The French Broad River The French Broad River
    

I recently stood with a group of believers at the edge of the French Broad River in the mountains of North Carolina. It was early morning and we were singing the Akathist hymn, “Glory to God for All Things.” There were rapids in the river that roared as we sang. The juxtaposition of the two made for a noetic event (if you knew how to listen). We sang, and the river sang. I do not say, “It was as though the river sang.” No. The river sang and this can be noetically perceived. It is the same sense by which we know Christ’s Body and Blood in the sacrament. The whole world is sacrament, and is noetically perceived.

One of the most devastating effects of the modern project has been to reduce human beings to a very narrow and selected set of experiences. Nothing actually stands between saying, “The river sang,” and “It was as if the river sang,” other than a set of rigid rules that forbids the former from being more than a metaphor. The result is a denial of fundamental human experience.

Christian tradition, when not reformed within a modern model, remembers the truth of human experience and directs our attention not towards attention itself, but towards the world and God and only towards ourselves within that relation.

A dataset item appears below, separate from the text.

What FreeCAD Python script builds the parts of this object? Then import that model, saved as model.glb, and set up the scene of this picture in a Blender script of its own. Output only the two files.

Modernity is an exercise in the estrangement of human beings from the world, and therefore from the truth of their humanity. And it is this that is experienced as misery and confusion. We have become lonely, lost in our thoughts and enslaved to our passions.

Within the fullness of the Christian Tradition, we can find our true life and recover ourselves within the context of this God-revealing world.

Does not the ear test words and the mouth taste its food?